Sharing Catholic Social Teaching
US Catholic Bishops, 1986


Catholic Social teaching is the combination of Scripture and the writings of the Church and her leaders that speak to establishing a just society and living a holy life in today’s society. The key themes are:


We believe in the sanctity of human life and the dignity of the human person. This is inherent in our belief that God is the creator of us all, and thus we are all brothers and sisters. We measure proposals, laws, policies and ordinances by the degree they support human life and dignity.


How we organize our society (in all aspects) directly affects our human dignity and our ability to grow and prosper. We believe that marriage and family (including single persons) are the foundation of community and our larger society.


Responsibilities accompany the rights we have. Just as all have a right a life of dignity, we will maintain that right and live in a healthy community only when we respond to our responsibility to protect the rights of one another, of families and the larger society.


The basic moral test of an idea, policy, law or the health of a nation is how it treats the most vulnerable members. Our tradition rests on the words of Jesus in Mt 25:31-46 about the treatment of the “least of these.”


The economy must serve people, not the other way around. Work is more than a way to earn a living so that we can live with dignity. Preserving the dignity of work calls for protecting the basic rights of workers—the right to productive work, to decent and fair wages, to organize and join unions, to private property and economic initiative.

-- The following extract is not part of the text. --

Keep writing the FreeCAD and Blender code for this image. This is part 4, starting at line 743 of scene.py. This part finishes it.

We are our brothers and sisters keepers, wherever they live. Solidarity means we recognize we are one human family, whatever our physical, economic or ideological differences. For Catholics, “loving our neighbor” has global dimensions in an interdependent world.

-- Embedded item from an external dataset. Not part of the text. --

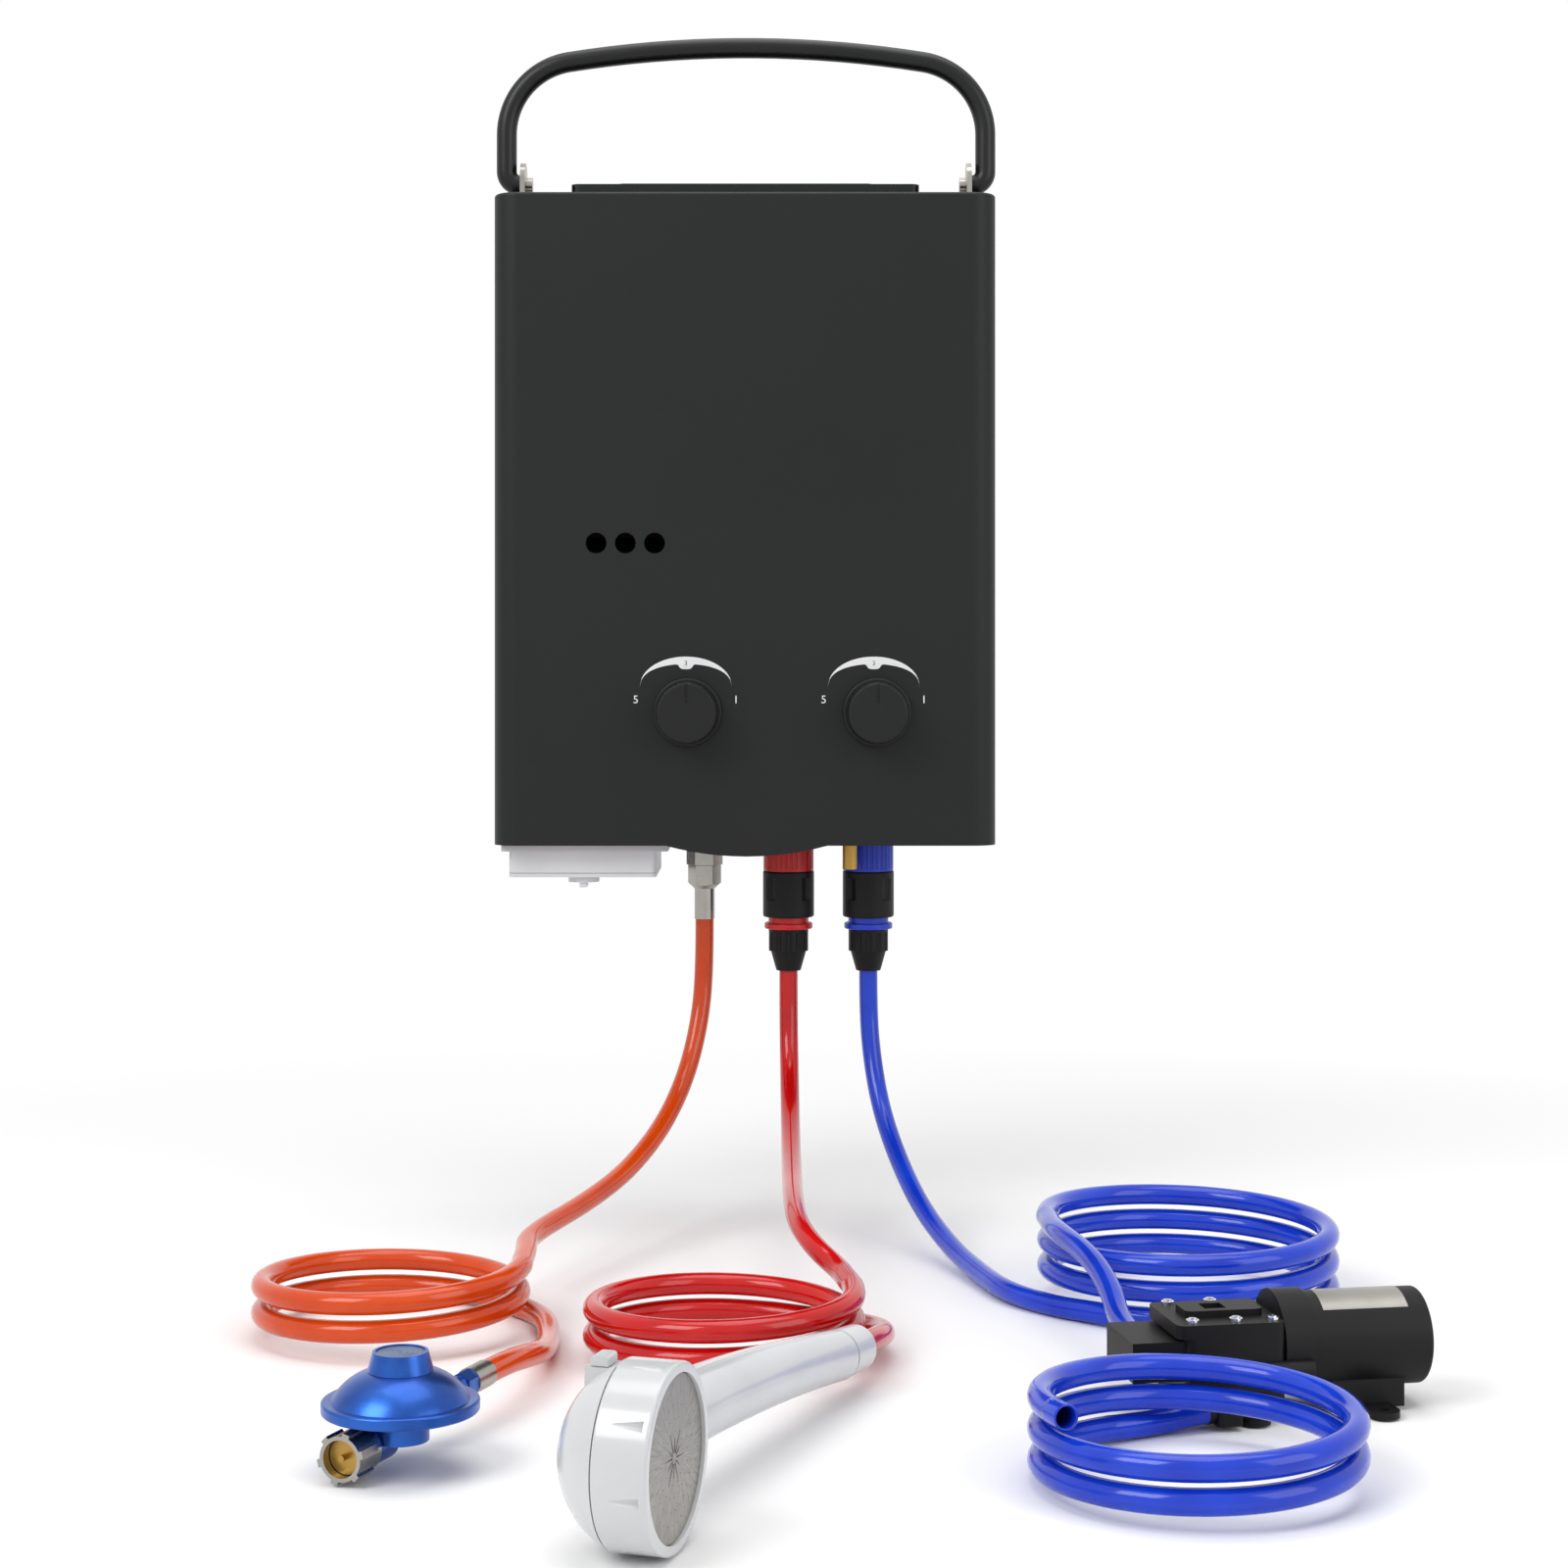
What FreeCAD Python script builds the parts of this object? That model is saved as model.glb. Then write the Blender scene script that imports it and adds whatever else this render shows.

Our stewardship of the earth shows our respect for our Creator. We cannot ignore the moral and ethical aspects of protecting people and the planet, and must respect the intricate inter-dependencies between and among people and the planet.

Summarized from Excerpts from Sharing Catholic Social Teaching
USCCB, 1999

  • Parishes well versed in Catholic social teaching seek to have parish-wide full and active participation in the Gospel message of good news to the poor and the marginalized. They emulate St. Francis in using action to convey the “…person of Jesus Christ, that is, the preaching of his name, his teaching, his life, his promises and the Kingdom…”  (John Paul II, Redemptorus Misso, 1990) They are evangelists through their lives and actions.
  • Parishes know the needs of the parish community and the needs of the larger community and respond with compassion to those needs.
  • Parishes strike a balance between action and compassionate presence, knowing there are times and conditions when being with another in their sorrow or pain is action enough.
  • Parishes work in collaboration with other organizations to address common issues, knowing that in collaboration there is strength.
  • Parishes assist all parishioners in finding a ministry, knowing that living according to our faith is a responsibility of all Catholics.
  • Parishioners and parish groups are in constant communication with the parish as a whole, the pastor, the pastoral council, other areas of ministry and with each other. They receive information from and share information with other organizations in the community. They collaborate with the Diocesan offices and other parishes.
  • Create a social ministry committee or other focal point for the parish that will seek and empower leaders within the parish allowing the passion of these leaders to guide the efforts for particular issues  Social ministry is way life for all, not responsibility of just a few.